Self-decoration, to many archaeologists, suggests a clear sense of self.  Their reasoning is if you don’t know you exist, you don’t care if you have a string of fabulous pierced, dyed beads to wear around your neck.

I’d suggest it meant a great deal more back then, just as it does now.  First, it’s a show of wealth.  It means you have enough money to buy food, clothing, and shelter and have enough left over to buy a gold watch or a labradorite ring.  In addition, these objects may be sold or traded, so they are a form of wealth that you can wear.

It’s also a sign of social status.  Your diamond tennis bracelet makes a clear statement about you and your place in the world.

The wedding ring you wear is a symbol of association.  So is a school ring, birthstone ring, Super Bowl ring, friendship ring, cross pendant, flag pin, etc.

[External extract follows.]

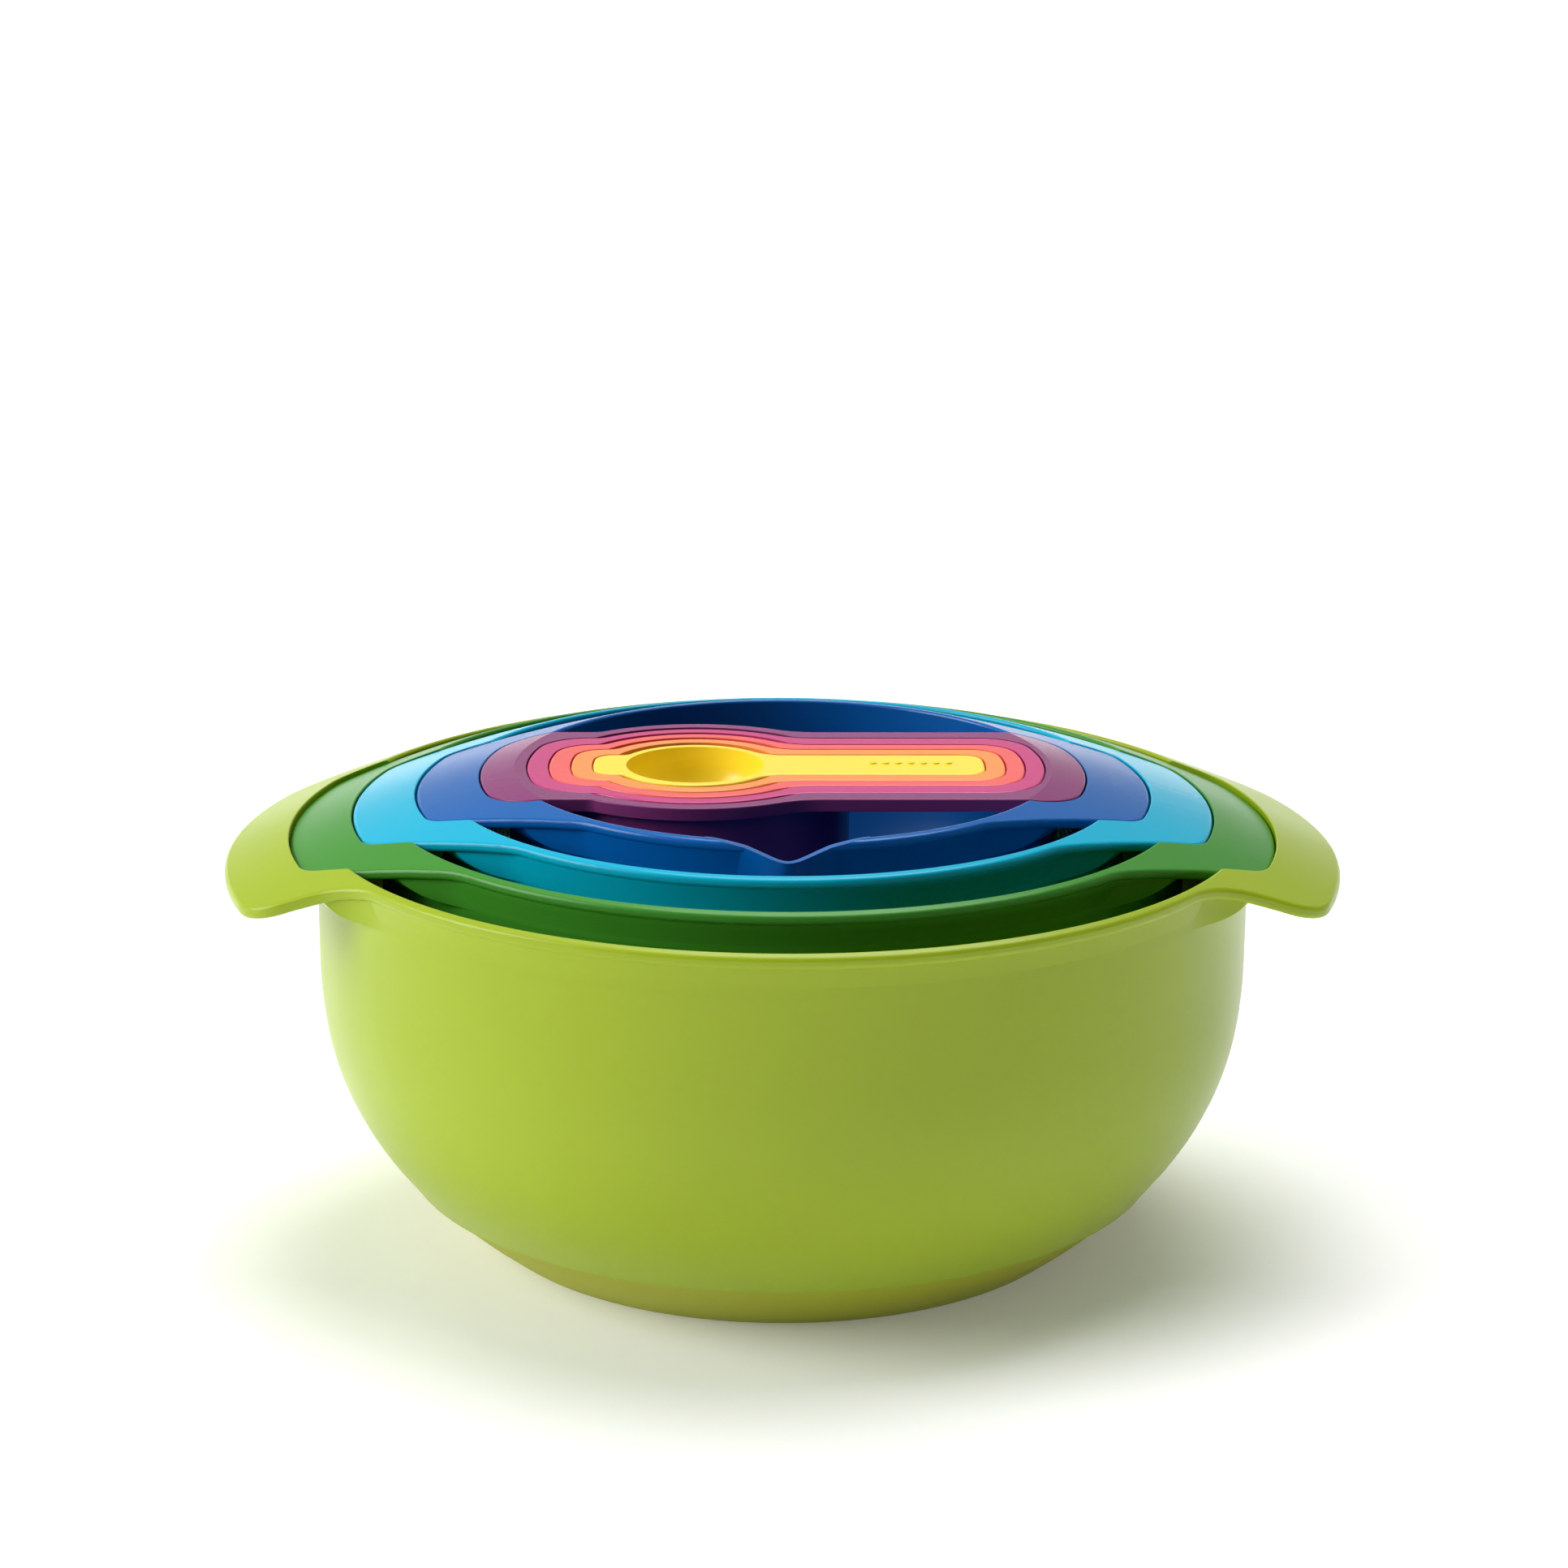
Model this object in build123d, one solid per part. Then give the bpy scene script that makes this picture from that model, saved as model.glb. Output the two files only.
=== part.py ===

Jewelry, in ancient times, was also important in burial rituals; most of the finds archeologists make are associated with burials.  This means that as long ago as 75,000 years ago, people were burying their dead with their wealth, an indication of a sense of an afterlife where the dead would need these goods.

There seemed to be little distinction between beautiful jewelry and fine tools, at least in grave goods.  Ancient toolmakers often spent an inordinate amount of time in making incredibly beautiful points, when something courser would have suficed to kill their prey.  Beauty and fine workmanship are interchangeable.  A fine spear point or fish hook has the same aesthetic value, it seems, as a string of beads.  The stone tools pictured below were excavated from Blombos Cave, the same site as the pierced shells pictured above.

Most of the information here was taken from National Geographic articles, especially “Old Jewelry Found in Morocco Cave” and “Oldest Jewelry?  ‘Beads’ Discovered in African Cave.”  For more information about the shells pictured above, you can Google Blombos Cave, in South Africa.

In Misfits and Heroes: West from Africa, Sheeah is having her hair braided and decorated with snail shells and carved tigerwood nuts.  The finished product would have been a great show of wealth as well as beauty, and it would have suited her status as the daughter of the chief.